Without altering anything, repeat each of the records.

··· Data shown

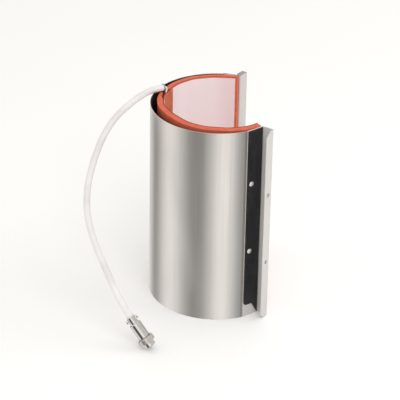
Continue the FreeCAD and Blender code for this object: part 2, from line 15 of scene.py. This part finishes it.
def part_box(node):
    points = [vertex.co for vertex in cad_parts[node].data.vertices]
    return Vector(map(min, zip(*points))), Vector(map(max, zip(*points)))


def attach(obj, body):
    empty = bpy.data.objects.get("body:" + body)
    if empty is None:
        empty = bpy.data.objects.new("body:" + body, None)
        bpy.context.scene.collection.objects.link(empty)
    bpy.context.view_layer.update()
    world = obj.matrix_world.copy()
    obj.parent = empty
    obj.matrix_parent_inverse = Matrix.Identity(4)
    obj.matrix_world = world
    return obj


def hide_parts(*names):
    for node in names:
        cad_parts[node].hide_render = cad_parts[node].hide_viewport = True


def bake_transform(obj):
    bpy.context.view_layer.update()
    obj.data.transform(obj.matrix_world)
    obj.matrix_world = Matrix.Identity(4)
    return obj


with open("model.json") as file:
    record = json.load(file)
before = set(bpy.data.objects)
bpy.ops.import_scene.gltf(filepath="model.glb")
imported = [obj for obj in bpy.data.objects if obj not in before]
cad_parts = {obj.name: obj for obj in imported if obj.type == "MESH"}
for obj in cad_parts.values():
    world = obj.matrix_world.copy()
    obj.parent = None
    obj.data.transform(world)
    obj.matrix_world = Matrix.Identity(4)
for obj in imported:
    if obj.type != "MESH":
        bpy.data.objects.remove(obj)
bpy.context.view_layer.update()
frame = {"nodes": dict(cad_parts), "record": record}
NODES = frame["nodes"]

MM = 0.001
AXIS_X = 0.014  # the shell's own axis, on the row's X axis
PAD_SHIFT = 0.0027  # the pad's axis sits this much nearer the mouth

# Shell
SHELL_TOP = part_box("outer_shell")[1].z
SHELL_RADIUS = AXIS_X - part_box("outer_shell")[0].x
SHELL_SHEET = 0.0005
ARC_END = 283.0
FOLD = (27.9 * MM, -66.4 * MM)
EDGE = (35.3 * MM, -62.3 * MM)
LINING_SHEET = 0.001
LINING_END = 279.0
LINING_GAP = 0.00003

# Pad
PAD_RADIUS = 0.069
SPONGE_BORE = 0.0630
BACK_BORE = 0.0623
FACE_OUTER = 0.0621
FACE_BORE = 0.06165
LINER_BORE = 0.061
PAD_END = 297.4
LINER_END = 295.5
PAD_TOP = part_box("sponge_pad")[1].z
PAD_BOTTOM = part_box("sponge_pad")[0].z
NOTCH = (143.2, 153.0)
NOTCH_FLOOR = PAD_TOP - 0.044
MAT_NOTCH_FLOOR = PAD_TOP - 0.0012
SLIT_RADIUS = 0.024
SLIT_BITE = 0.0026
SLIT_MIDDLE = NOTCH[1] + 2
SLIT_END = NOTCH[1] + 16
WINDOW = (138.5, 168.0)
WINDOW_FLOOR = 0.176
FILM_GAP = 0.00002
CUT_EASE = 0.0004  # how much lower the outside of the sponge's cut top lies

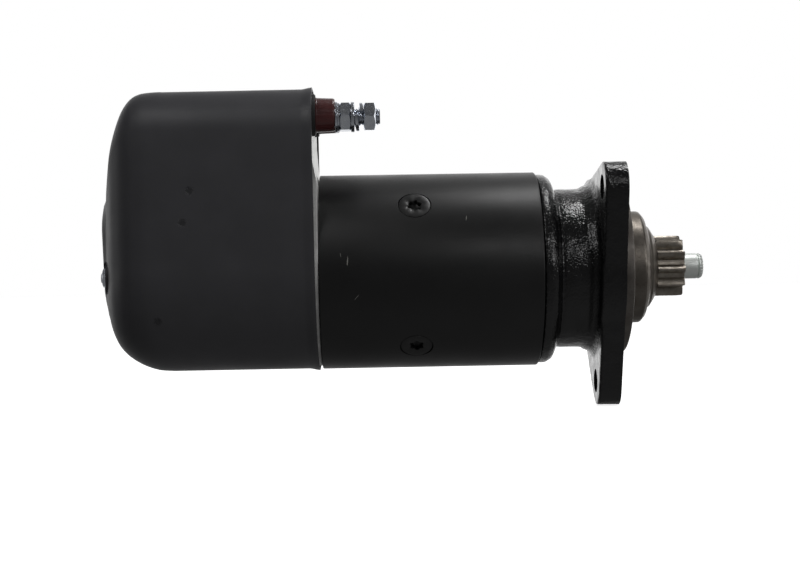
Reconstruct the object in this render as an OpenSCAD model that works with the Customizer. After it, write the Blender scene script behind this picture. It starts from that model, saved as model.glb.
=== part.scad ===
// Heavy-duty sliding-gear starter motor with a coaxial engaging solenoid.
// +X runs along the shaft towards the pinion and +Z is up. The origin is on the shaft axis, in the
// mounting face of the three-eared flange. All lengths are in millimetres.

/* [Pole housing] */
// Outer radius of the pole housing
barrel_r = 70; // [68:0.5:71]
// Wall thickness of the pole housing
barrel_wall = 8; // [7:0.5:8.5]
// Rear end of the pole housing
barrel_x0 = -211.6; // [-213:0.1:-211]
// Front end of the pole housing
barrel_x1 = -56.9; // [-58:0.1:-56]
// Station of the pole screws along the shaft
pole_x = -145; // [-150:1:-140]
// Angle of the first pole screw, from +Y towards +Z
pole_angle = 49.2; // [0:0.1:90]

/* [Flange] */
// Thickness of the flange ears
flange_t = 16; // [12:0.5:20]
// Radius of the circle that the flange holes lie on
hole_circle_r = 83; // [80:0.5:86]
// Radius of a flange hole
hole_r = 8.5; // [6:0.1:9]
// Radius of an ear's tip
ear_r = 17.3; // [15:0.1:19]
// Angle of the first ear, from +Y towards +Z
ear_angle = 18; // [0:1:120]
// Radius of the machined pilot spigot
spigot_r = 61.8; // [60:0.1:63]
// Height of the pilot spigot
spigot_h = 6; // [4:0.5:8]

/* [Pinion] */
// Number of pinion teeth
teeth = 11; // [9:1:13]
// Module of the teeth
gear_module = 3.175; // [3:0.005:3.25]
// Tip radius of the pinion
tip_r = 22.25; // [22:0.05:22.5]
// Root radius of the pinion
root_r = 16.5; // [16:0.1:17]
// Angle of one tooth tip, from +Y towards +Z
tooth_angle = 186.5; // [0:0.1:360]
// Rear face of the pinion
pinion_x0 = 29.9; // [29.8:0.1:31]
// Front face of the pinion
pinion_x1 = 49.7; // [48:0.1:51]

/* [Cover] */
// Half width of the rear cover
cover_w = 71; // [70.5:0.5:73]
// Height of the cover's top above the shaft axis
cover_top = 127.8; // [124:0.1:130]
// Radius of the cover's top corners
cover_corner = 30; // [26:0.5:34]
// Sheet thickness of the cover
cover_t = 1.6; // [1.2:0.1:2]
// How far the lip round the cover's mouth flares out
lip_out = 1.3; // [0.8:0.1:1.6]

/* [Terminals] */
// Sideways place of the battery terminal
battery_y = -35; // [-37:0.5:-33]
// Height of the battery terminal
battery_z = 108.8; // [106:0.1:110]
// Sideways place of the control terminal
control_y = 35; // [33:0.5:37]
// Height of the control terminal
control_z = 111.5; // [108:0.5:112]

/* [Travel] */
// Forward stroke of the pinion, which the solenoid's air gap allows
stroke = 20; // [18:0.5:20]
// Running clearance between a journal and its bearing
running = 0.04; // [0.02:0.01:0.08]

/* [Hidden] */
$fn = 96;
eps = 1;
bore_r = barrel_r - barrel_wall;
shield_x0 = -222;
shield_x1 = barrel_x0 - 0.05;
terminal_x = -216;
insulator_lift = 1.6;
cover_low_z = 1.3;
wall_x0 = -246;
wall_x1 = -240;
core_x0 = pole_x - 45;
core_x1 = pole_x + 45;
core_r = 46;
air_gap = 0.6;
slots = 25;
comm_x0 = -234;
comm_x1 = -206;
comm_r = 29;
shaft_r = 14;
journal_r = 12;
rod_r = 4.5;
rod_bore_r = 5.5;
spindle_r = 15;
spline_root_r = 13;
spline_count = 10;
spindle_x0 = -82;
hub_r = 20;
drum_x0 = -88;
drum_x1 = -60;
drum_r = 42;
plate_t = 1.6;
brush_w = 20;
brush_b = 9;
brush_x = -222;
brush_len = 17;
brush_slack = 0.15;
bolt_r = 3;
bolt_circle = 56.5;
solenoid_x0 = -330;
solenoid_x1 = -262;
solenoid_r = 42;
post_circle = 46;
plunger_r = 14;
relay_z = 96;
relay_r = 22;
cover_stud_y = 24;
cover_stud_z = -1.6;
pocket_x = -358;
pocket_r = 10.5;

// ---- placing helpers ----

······

== Exercise output ==
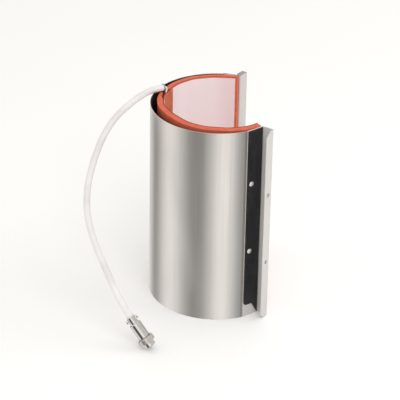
Continue the FreeCAD and Blender code for this object: part 2, from line 15 of scene.py. This part finishes it.
def part_box(node):
    points = [vertex.co for vertex in cad_parts[node].data.vertices]
    return Vector(map(min, zip(*points))), Vector(map(max, zip(*points)))


def attach(obj, body):
    empty = bpy.data.objects.get("body:" + body)
    if empty is None:
        empty = bpy.data.objects.new("body:" + body, None)
        bpy.context.scene.collection.objects.link(empty)
    bpy.context.view_layer.update()
    world = obj.matrix_world.copy()
    obj.parent = empty
    obj.matrix_parent_inverse = Matrix.Identity(4)
    obj.matrix_world = world
    return obj


def hide_parts(*names):
    for node in names:
        cad_parts[node].hide_render = cad_parts[node].hide_viewport = True


def bake_transform(obj):
    bpy.context.view_layer.update()
    obj.data.transform(obj.matrix_world)
    obj.matrix_world = Matrix.Identity(4)
    return obj


with open("model.json") as file:
    record = json.load(file)
before = set(bpy.data.objects)
bpy.ops.import_scene.gltf(filepath="model.glb")
imported = [obj for obj in bpy.data.objects if obj not in before]
cad_parts = {obj.name: obj for obj in imported if obj.type == "MESH"}
for obj in cad_parts.values():
    world = obj.matrix_world.copy()
    obj.parent = None
    obj.data.transform(world)
    obj.matrix_world = Matrix.Identity(4)
for obj in imported:
    if obj.type != "MESH":
        bpy.data.objects.remove(obj)
bpy.context.view_layer.update()
frame = {"nodes": dict(cad_parts), "record": record}
NODES = frame["nodes"]

MM = 0.001
AXIS_X = 0.014  # the shell's own axis, on the row's X axis
PAD_SHIFT = 0.0027  # the pad's axis sits this much nearer the mouth

# Shell
SHELL_TOP = part_box("outer_shell")[1].z
SHELL_RADIUS = AXIS_X - part_box("outer_shell")[0].x
SHELL_SHEET = 0.0005
ARC_END = 283.0
FOLD = (27.9 * MM, -66.4 * MM)
EDGE = (35.3 * MM, -62.3 * MM)
LINING_SHEET = 0.001
LINING_END = 279.0
LINING_GAP = 0.00003

# Pad
PAD_RADIUS = 0.069
SPONGE_BORE = 0.0630
BACK_BORE = 0.0623
FACE_OUTER = 0.0621
FACE_BORE = 0.06165
LINER_BORE = 0.061
PAD_END = 297.4
LINER_END = 295.5
PAD_TOP = part_box("sponge_pad")[1].z
PAD_BOTTOM = part_box("sponge_pad")[0].z
NOTCH = (143.2, 153.0)
NOTCH_FLOOR = PAD_TOP - 0.044
MAT_NOTCH_FLOOR = PAD_TOP - 0.0012
SLIT_RADIUS = 0.024
SLIT_BITE = 0.0026
SLIT_MIDDLE = NOTCH[1] + 2
SLIT_END = NOTCH[1] + 16
WINDOW = (138.5, 168.0)
WINDOW_FLOOR = 0.176
FILM_GAP = 0.00002
CUT_EASE = 0.0004  # how much lower the outside of the sponge's cut top lies

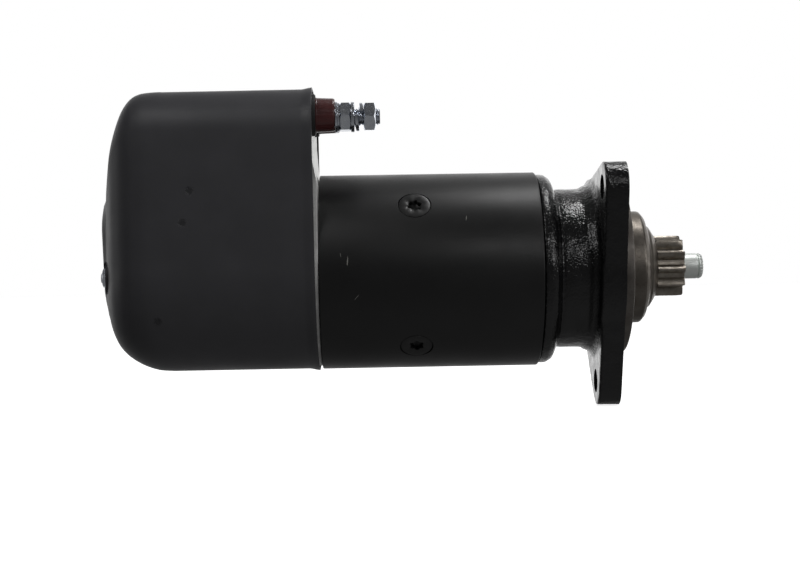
Reconstruct the object in this render as an OpenSCAD model that works with the Customizer. After it, write the Blender scene script behind this picture. It starts from that model, saved as model.glb.
=== part.scad ===
// Heavy-duty sliding-gear starter motor with a coaxial engaging solenoid.
// +X runs along the shaft towards the pinion and +Z is up. The origin is on the shaft axis, in the
// mounting face of the three-eared flange. All lengths are in millimetres.

/* [Pole housing] */
// Outer radius of the pole housing
barrel_r = 70; // [68:0.5:71]
// Wall thickness of the pole housing
barrel_wall = 8; // [7:0.5:8.5]
// Rear end of the pole housing
barrel_x0 = -211.6; // [-213:0.1:-211]
// Front end of the pole housing
barrel_x1 = -56.9; // [-58:0.1:-56]
// Station of the pole screws along the shaft
pole_x = -145; // [-150:1:-140]
// Angle of the first pole screw, from +Y towards +Z
pole_angle = 49.2; // [0:0.1:90]

/* [Flange] */
// Thickness of the flange ears
flange_t = 16; // [12:0.5:20]
// Radius of the circle that the flange holes lie on
hole_circle_r = 83; // [80:0.5:86]
// Radius of a flange hole
hole_r = 8.5; // [6:0.1:9]
// Radius of an ear's tip
ear_r = 17.3; // [15:0.1:19]
// Angle of the first ear, from +Y towards +Z
ear_angle = 18; // [0:1:120]
// Radius of the machined pilot spigot
spigot_r = 61.8; // [60:0.1:63]
// Height of the pilot spigot
spigot_h = 6; // [4:0.5:8]

/* [Pinion] */
// Number of pinion teeth
teeth = 11; // [9:1:13]
// Module of the teeth
gear_module = 3.175; // [3:0.005:3.25]
// Tip radius of the pinion
tip_r = 22.25; // [22:0.05:22.5]
// Root radius of the pinion
root_r = 16.5; // [16:0.1:17]
// Angle of one tooth tip, from +Y towards +Z
tooth_angle = 186.5; // [0:0.1:360]
// Rear face of the pinion
pinion_x0 = 29.9; // [29.8:0.1:31]
// Front face of the pinion
pinion_x1 = 49.7; // [48:0.1:51]

/* [Cover] */
// Half width of the rear cover
cover_w = 71; // [70.5:0.5:73]
// Height of the cover's top above the shaft axis
cover_top = 127.8; // [124:0.1:130]
// Radius of the cover's top corners
cover_corner = 30; // [26:0.5:34]
// Sheet thickness of the cover
cover_t = 1.6; // [1.2:0.1:2]
// How far the lip round the cover's mouth flares out
lip_out = 1.3; // [0.8:0.1:1.6]

/* [Terminals] */
// Sideways place of the battery terminal
battery_y = -35; // [-37:0.5:-33]
// Height of the battery terminal
battery_z = 108.8; // [106:0.1:110]
// Sideways place of the control terminal
control_y = 35; // [33:0.5:37]
// Height of the control terminal
control_z = 111.5; // [108:0.5:112]

/* [Travel] */
// Forward stroke of the pinion, which the solenoid's air gap allows
stroke = 20; // [18:0.5:20]
// Running clearance between a journal and its bearing
running = 0.04; // [0.02:0.01:0.08]

/* [Hidden] */
$fn = 96;
eps = 1;
bore_r = barrel_r - barrel_wall;
shield_x0 = -222;
shield_x1 = barrel_x0 - 0.05;
terminal_x = -216;
insulator_lift = 1.6;
cover_low_z = 1.3;
wall_x0 = -246;
wall_x1 = -240;
core_x0 = pole_x - 45;
core_x1 = pole_x + 45;
core_r = 46;
air_gap = 0.6;
slots = 25;
comm_x0 = -234;
comm_x1 = -206;
comm_r = 29;
shaft_r = 14;
journal_r = 12;
rod_r = 4.5;
rod_bore_r = 5.5;
spindle_r = 15;
spline_root_r = 13;
spline_count = 10;
spindle_x0 = -82;
hub_r = 20;
drum_x0 = -88;
drum_x1 = -60;
drum_r = 42;
plate_t = 1.6;
brush_w = 20;
brush_b = 9;
brush_x = -222;
brush_len = 17;
brush_slack = 0.15;
bolt_r = 3;
bolt_circle = 56.5;
solenoid_x0 = -330;
solenoid_x1 = -262;
solenoid_r = 42;
post_circle = 46;
plunger_r = 14;
relay_z = 96;
relay_r = 22;
cover_stud_y = 24;
cover_stud_z = -1.6;
pocket_x = -358;
pocket_r = 10.5;

// ---- placing helpers ----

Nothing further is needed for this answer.